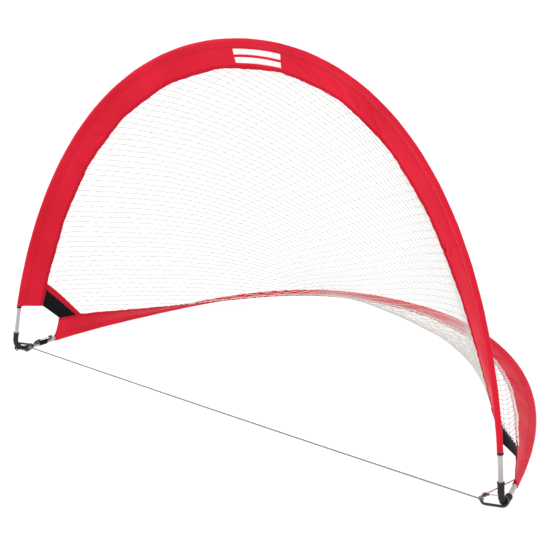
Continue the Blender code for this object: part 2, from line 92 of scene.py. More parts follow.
# Sleeve cloth, measured across the band from the pole's centre.
CLOTH = 0.0008
PLY = 0.0006
LOOP_R = 0.0077
LOOP_END = radians(48)
STITCH_B = 0.0170
HEM_B = 0.0805
TAPE_FROM = 0.0722
TAPE_TO = 0.0813
TAPE_LIFT = 0.0015
TAPE_CLOTH = 0.0007
HEM_PULL = 0.0035
HEM_PULL_SPACING = 0.23
HEM_FREE_FROM = 0.04
HEM_FADE = 0.014
STITCH_FADE = 0.008
BELLY_INSET = 0.0012
CREASE_REACH = 0.12
SKEW_REACH = 0.14
SLEEVE_STEPS = 521

# Stitches, and the plain bars printed on the front band.
STITCH_PITCH = 0.0042
STITCH_LENGTH = 0.0031
STITCH_R = 0.00033
PRINT_SHIFT = 0.02
PRINT_LENGTH = 0.17
PRINT_CLEAR = 0.035
PRINT_BARS = ((0.022, 0.039), (0.047, 0.064))

# Folding: degrees turned about the fold's axis.
FAN_START = 1.0
FAN_SPAN = 82.0
ELBOW_TURN = 97.0

# Corner patches, measured along the band's inner edge from the sleeve's end.
PATCH_FRONT = 0.068
PATCH_REAR = 0.066
BINDING_FRONT = 0.024
BINDING_REAR = 0.0185
REAR_HEM_SKEW = 0.018
TRIM_GAP = 0.0015
PATCH_EDGE = TAPE_TO + 0.0002
PATCH_OUTWARDS = (0.62, -0.25, 0.74)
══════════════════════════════
## What the task requires
Hand back the material above in full, exactly as written.

## The reply
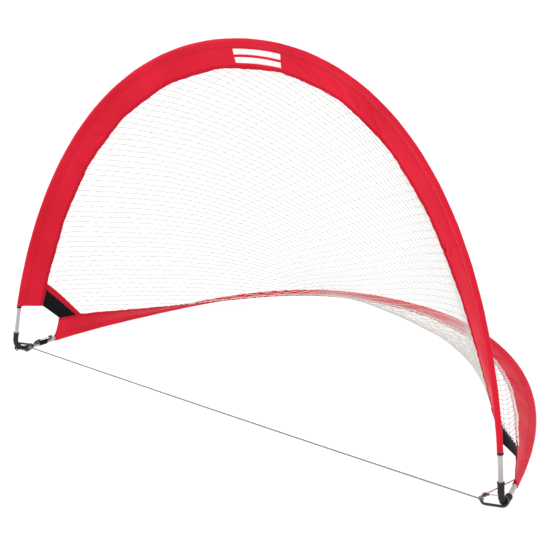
Continue the Blender code for this object: part 2, from line 92 of scene.py. More parts follow.
# Sleeve cloth, measured across the band from the pole's centre.
CLOTH = 0.0008
PLY = 0.0006
LOOP_R = 0.0077
LOOP_END = radians(48)
STITCH_B = 0.0170
HEM_B = 0.0805
TAPE_FROM = 0.0722
TAPE_TO = 0.0813
TAPE_LIFT = 0.0015
TAPE_CLOTH = 0.0007
HEM_PULL = 0.0035
HEM_PULL_SPACING = 0.23
HEM_FREE_FROM = 0.04
HEM_FADE = 0.014
STITCH_FADE = 0.008
BELLY_INSET = 0.0012
CREASE_REACH = 0.12
SKEW_REACH = 0.14
SLEEVE_STEPS = 521

# Stitches, and the plain bars printed on the front band.
STITCH_PITCH = 0.0042
STITCH_LENGTH = 0.0031
STITCH_R = 0.00033
PRINT_SHIFT = 0.02
PRINT_LENGTH = 0.17
PRINT_CLEAR = 0.035
PRINT_BARS = ((0.022, 0.039), (0.047, 0.064))

# Folding: degrees turned about the fold's axis.
FAN_START = 1.0
FAN_SPAN = 82.0
ELBOW_TURN = 97.0

# Corner patches, measured along the band's inner edge from the sleeve's end.
PATCH_FRONT = 0.068
PATCH_REAR = 0.066
BINDING_FRONT = 0.024
BINDING_REAR = 0.0185
REAR_HEM_SKEW = 0.018
TRIM_GAP = 0.0015
PATCH_EDGE = TAPE_TO + 0.0002
PATCH_OUTWARDS = (0.62, -0.25, 0.74)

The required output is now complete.